Where Watson and I disagree is that I believe the opportunity to pass constitution amendments under a reformed process is useful.  The country is not as persuaded of progressive beliefs as he suggests.  There are still many people who believe in limited government, either in general or at least for certain aspects of government.  The problem is that the national convention amendment process stacks the deck against reforms that would restrain the federal government.  My proposal would unstack it.

Would the reform I propose solve all of our problems?  No, but it would help.  There has been strong popular support for congressional term limits, a balanced budget amendment, and a line item veto.  These reforms exist at the state level.  Under a reformed noncongressional amendment process, they could also be enacted at the federal level.  Sometimes measures, such as provisions opposing racial preferences, that cannot be passed under one enactment process, can be passed under a different one.

Watson is skeptical, arguing that a balanced budget amendment is unlikely to pass because it would cut back on the benefits that people want from the government.  But the idea of balancing budgets is very popular, and people may support it even though they are told by opponents that their benefits will need to be restrained.

One way to understand the differences between my view and Watson’s is by analogy to the issue of public virtue.  At the time of the Founding, a common Antifederalist view was that good government was impossible if the people lacked public virtue.  By contrast, the Federalists argued that public virtue would often be lacking, but that government structure could make up for the deficiency.  If one substitutes political beliefs for public virtue, we can see that Watson’s view is akin to the Antifederalist one, holding that little can be accomplished until such beliefs are changed.  In contrast, I believe that government structure – in the form of a functioning constitutional amendment process – can sometimes make up for the deficiency in the public’s political beliefs.

Nick Dranias has a different perspective than Watson.  Dranias argues that the convention method of amending can and should be used now.  He maintains that the  concerns about the possibility of a runaway convention that I discuss, while having some basis, should not lead us to avoid using the convention method.

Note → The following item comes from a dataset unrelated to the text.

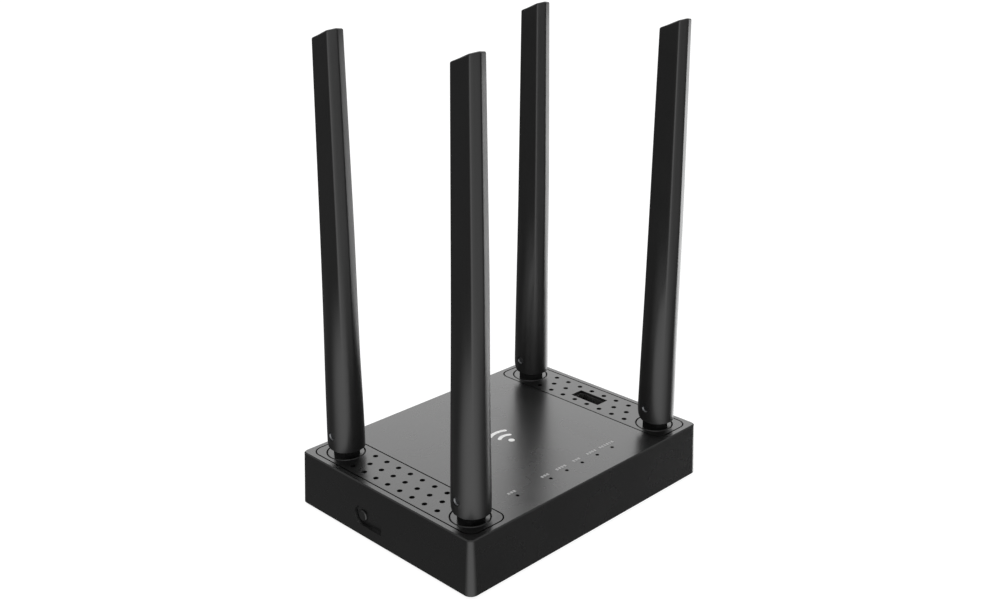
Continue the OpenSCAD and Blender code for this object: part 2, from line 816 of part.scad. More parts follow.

I have some sympathy for Dranias’s arguments.  Perhaps he is right that people should be willing to employ the national convention amendment process, despite the risks of a runaway convention.  After all, as he says, there are checks on what a runaway convention can enact, since three quarters of the states must ratify any amendment.  Moreover, he claims that, even if there is a risk of a bad amendment being enacted, there is also the problem of the “runaway convention” in Washington, D.C. that must be restrained.

But Dranias does not really address my argument.  My argument is that state legislatures are unwilling to apply for a convention in the requisite numbers because they fear a runaway convention, not that they should fear one.  Telling them that they should not be scared of such a convention is unlikely to have much effect.

Dranias also argues that limited conventions are constitutionally authorized, and therefore state legislatures that apply for a limited convention should not worry about a runaway convention.  I certainly agree with him that the Constitution’s original meaning allows limited conventions.  In fact, I have an article coming out this year in Constitutional Commentary that argues for precisely this result.

But this does not solve the problem.  That Dranias or I believe that the Constitution allows limited conventions does not mean that Congress, the convention, the courts, or anyone else will think so.  The risk therefore remains that applications for a limited convention will result in a runaway convention.

Further, while Dranias is right that it might be hard for the amendment proposed by a runaway convention to be ratified, that does not solve the problem.  The Congress might increase the chances of ratification by avoiding the state legislatures that called for the limited convention and sending the amendment to state conventions for ratification.  Moreover, the prospect of having to engage in a national fight to defeat a proposed amendment that they dislike is part of the reason why legislators fear a runaway convention.

In the end, while I gained much from reading the responses of Watson and Dranias, I remain convinced that the middle path I have advocated – where a reform of the constitutional amendment process would contribute to the good of the republic – is the right one.